Restate, exactly and only, the lines from the first through the line containing "car's suspension strut.".
═══ Data section
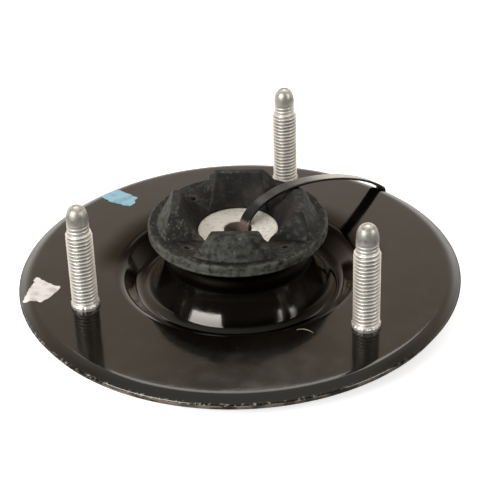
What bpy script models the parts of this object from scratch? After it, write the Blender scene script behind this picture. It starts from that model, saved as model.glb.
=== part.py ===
"""A strut mount: the rubber-cushioned top fixing of a car's suspension strut.

A round steel pressing with a rolled-down rim carries three screw studs. Its domed middle
stands in a round trough and has a hole, and two rubber cushions clamp the edge of that
hole between a flanged sleeve above and a thick washer below. A nylon cable tie runs
through the sleeve's bore and round the rim, and keeps the loose stack together.

Lengths are in metres and +Z is up. The plate's axis is Z, and the lowest point of the
tie, which the part lies on, is at z = 0.
"""

import math

import bmesh
import bpy
from mathutils import Matrix, Vector

# Clearance between two pieces that touch
GAP = 0.0003

# Pressed plate
SHEET = 0.0030
PLATE_RADIUS = 0.0850
RIM_WIDTH = 0.0055
RIM_BEND = 0.0060
RIM_TURN = math.radians(32)
TROUGH_DEPTH = 0.0080
TROUGH_FILLET = 0.0045
TROUGH_SLOPE = math.radians(52)
TROUGH_SHOULDER = 0.0050
DOME_FILLET = 0.0050
DOME_RADIUS = 0.0280
DOME_FLARE = 0.0092
DOME_HEIGHT = 0.0115
DOME_BEND = 0.0050
DOME_WALL_CURVE = 0.0300
DOME_HOLE_RADIUS = 0.0130

# Screw studs, with the place of each as its distance in from the rim and its direction
THREAD_RADIUS = 0.00495
STUD_HEIGHT = 0.0423
PILOT_RADIUS = 0.0041
PILOT_LENGTH = 0.0095
PILOT_TAPER = 0.0020
NOSE_LENGTH = 0.0055
NOSE_FLAT = 0.0016
NECK_RADIUS = 0.0052
NECK_HEIGHT = 0.0015
STUD_HEAD_RADIUS = 0.0080
STUD_HEAD_THICKNESS = 0.0028
STUD_PLACES = {
    "stud_left": (0.0227, math.radians(201.8)),
    "stud_right": (0.0226, math.radians(316.4)),
    "stud_back": (0.0151, math.radians(72.7)),
}

# Flanged sleeve
BORE_RADIUS = 0.0053
TUBE_RADIUS = 0.0080
DISC_RADIUS = 0.0153
DISC_THICKNESS = 0.0030
DISC_TOP = 0.0170
DISC_CHAMFER = 0.0004

# Upper cushion
FLANGE_RADIUS = 0.0342
FLANGE_TOP = 0.0212
FLANGE_THICKNESS = 0.0047
FLANGE_TOP_CORNER = 0.0013
FLANGE_BOTTOM_CORNER = 0.0009
FLANGE_ROOT_RADIUS = 0.0295
LIP_HEIGHT = 0.0006
LIP_WIDTH = 0.0010
LOBE_COUNT = 4
LOBE_TOP = 0.0290
LOBE_EDGE = 0.0008
LOBE_ROOT = 0.0037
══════
## Solution to this exercise
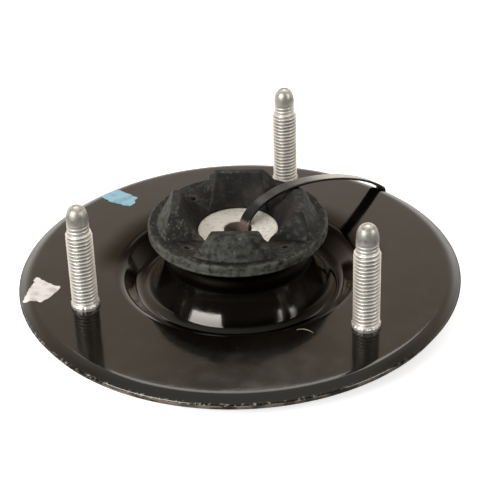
What bpy script models the parts of this object from scratch? After it, write the Blender scene script behind this picture. It starts from that model, saved as model.glb.
=== part.py ===
"""A strut mount: the rubber-cushioned top fixing of a car's suspension strut.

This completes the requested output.